Cognitive Dissonance: Why Suffering Makes You Value What You Suffered For
April 2, 2026 · 3 min read
The Fact
Cognitive dissonance — the discomfort of holding contradictory beliefs — is so powerful that people who endured a difficult initiation to join a group rated that group as significantly more valuable, to justify their suffering.
Festinger's Theory
In 1957, psychologist Leon Festinger published A Theory of Cognitive Dissonance, proposing that the mind experiences a state of psychological discomfort — dissonance — whenever it holds two simultaneously inconsistent cognitions. The drive to reduce that discomfort, Festinger argued, is a primary motivator of human behavior. People change beliefs, distort memories, avoid information, and even alter their perception of facts to restore internal consistency.
Two years later, Elliot Aronson and Judson Mills ran the experiment that made the theory concrete. Female participants who underwent either a severe, mild, or no initiation to join a discussion group were asked to rate how interesting the group was. The group was objectively dull — the researchers made sure of it. Participants who had no initiation rated it as boring.

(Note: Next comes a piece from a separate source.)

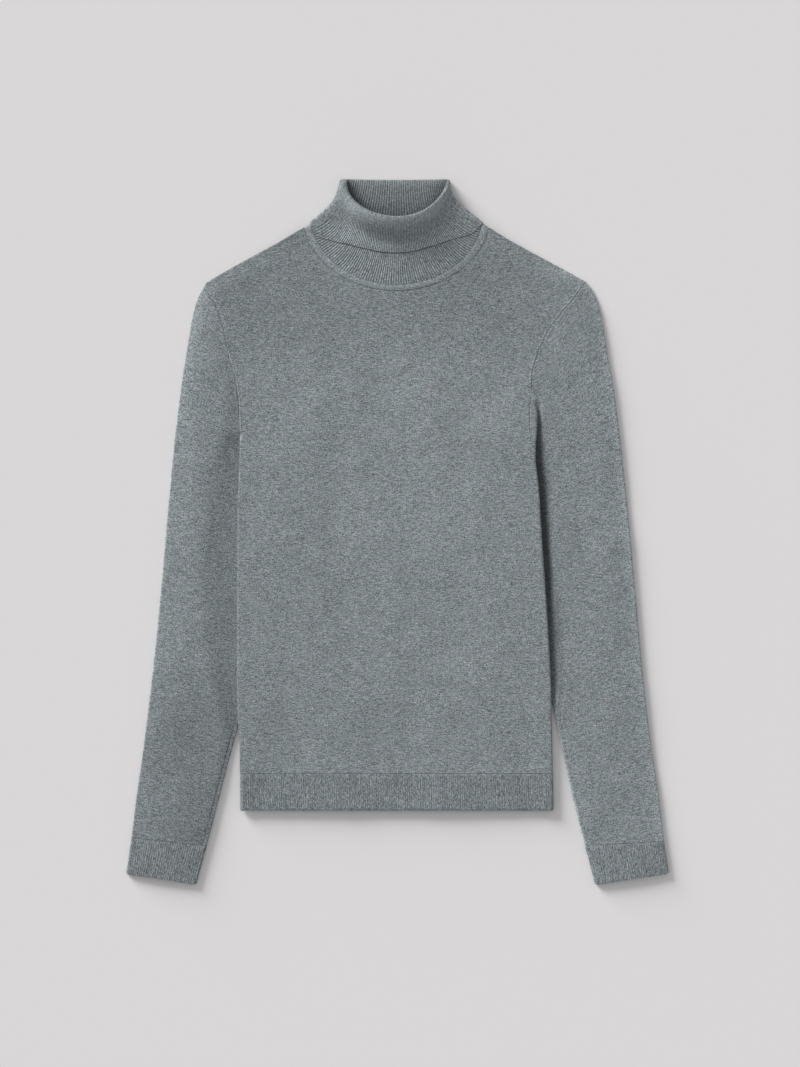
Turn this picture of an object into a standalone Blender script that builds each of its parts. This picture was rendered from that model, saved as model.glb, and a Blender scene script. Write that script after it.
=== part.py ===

Those in the mild condition rated it slightly above average. Those in the severe condition — who had read embarrassing material aloud to join — rated the group as genuinely interesting and valuable.
The Justification of Effort
The mechanism Aronson and Mills revealed is known as effort justification: when people invest significant cost, effort, or suffering to obtain something, they retrospectively inflate the value of what they obtained. The alternative — concluding the effort was wasted — is psychologically unbearable. The mind resolves the dissonance not by acknowledging the mistake but by upgrading the value of the goal.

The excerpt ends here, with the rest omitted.